Ratzinger lo sabía, porque él mismo había firmado alguno de esos documentos. Ante cualquier denuncia hay que asegurar la reserva total, se decía en una instrucción papal de 1962. También era consciente de la "suciedad" y la "soberbia" con que se seguía actuando en algunas Iglesias nacionales y en despachos de la propia Curia.

Es en ese ambiente de inquietud en el que se produjo su ascensión al Pontificado romano. Si la situación era tan grave como clamaba el cardenal alemán, sus colegas en el cónclave iban a considerarle el único capaz -por conocimiento y por autoridad- de arreglarla. ¿Quién podía conocer mejor los pecados y delitos del cristianismo romano que el presidente de la Pontificia Congregación que antaño llevó el nombre terrible de Santo Oficio de la Inquisición? El teólogo Ratzinger había dirigido ese organismo desde 1981, con mano de hierro.
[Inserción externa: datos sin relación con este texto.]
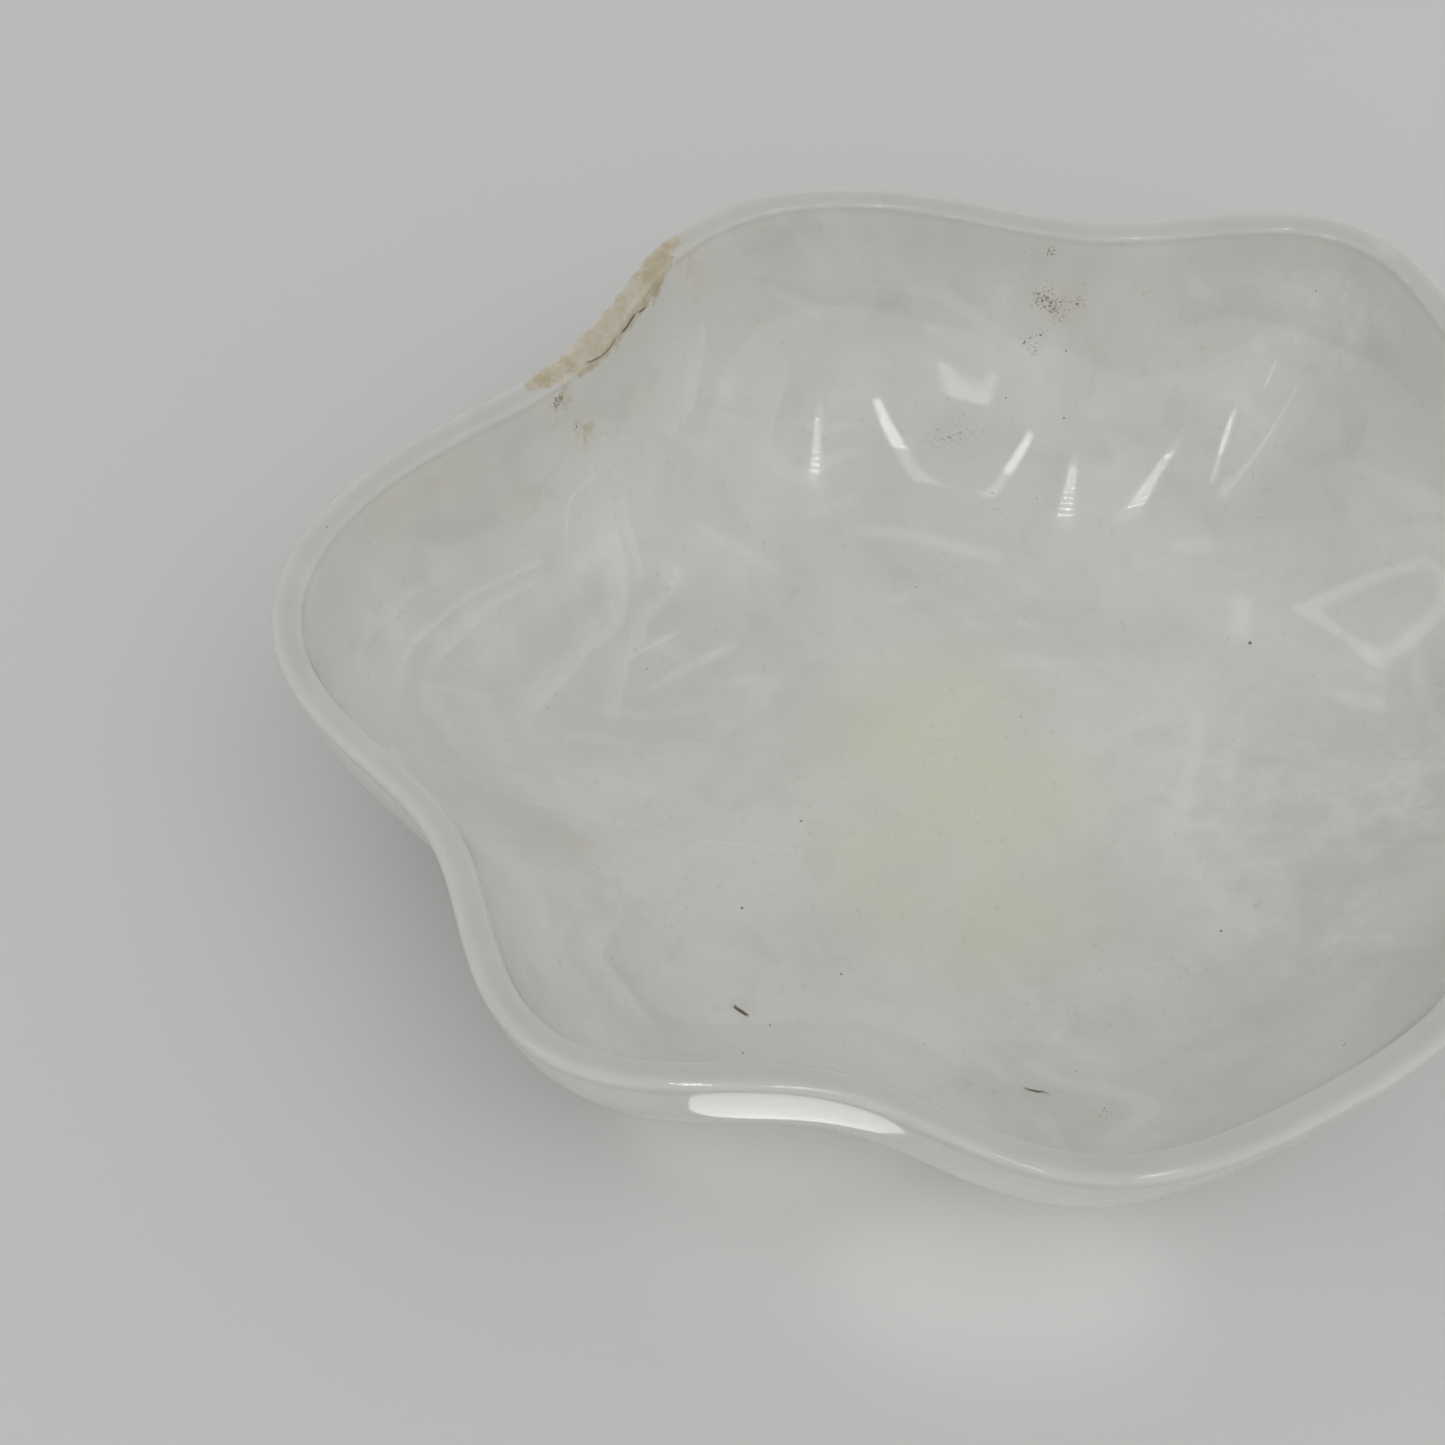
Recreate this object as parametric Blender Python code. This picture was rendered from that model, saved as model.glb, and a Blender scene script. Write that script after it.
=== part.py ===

Tampoco ignoraba el nuevo Papa que iba a estar solo en la tarea, salvo que realizase cambios radicales. No los hizo. En la llamada eufemísticamente Ciudad Santa, el poder ha seguido estos años en manos de los de siempre, con algunos cambios por razones de edad. Es el caso del cardenal Angelo Sodano, número dos de Juan Pablo II y protector del fundador de los Legionarios. Ha sido sustituido por otro italiano, Tarcisio Bertone, igual de inmovilista, también amigo de guardar en casa la ropa sucia.

Fue el cardenal Bertone quien vino a Madrid en 2009, en viaje privado, a apaciguar a una hija de Maciel que amenazaba con hacer pública su situación si el Vaticano la abandonaba a su suerte tras la muerte del padre. Hubo acuerdo. Pero después se ha sabido que no era la única heredera del fundador legionario. Maciel tenía otros hijos con otras mujeres en otros países, algunos con sus reclamaciones en manos de abogados. Demasiado enojo para un Papa que había contemplado durante años, impasible pero escandalizado, cómo el sacerdote mexicano gozaba de las complacencias de su antecesor y de una parte de los cardenales. Su conversión hacia la tolerancia cero, cayese quien cayese, iba a ser radical a partir del escándalo Maciel. No siempre ve cumplidos (o hace cumplir) sus deseos.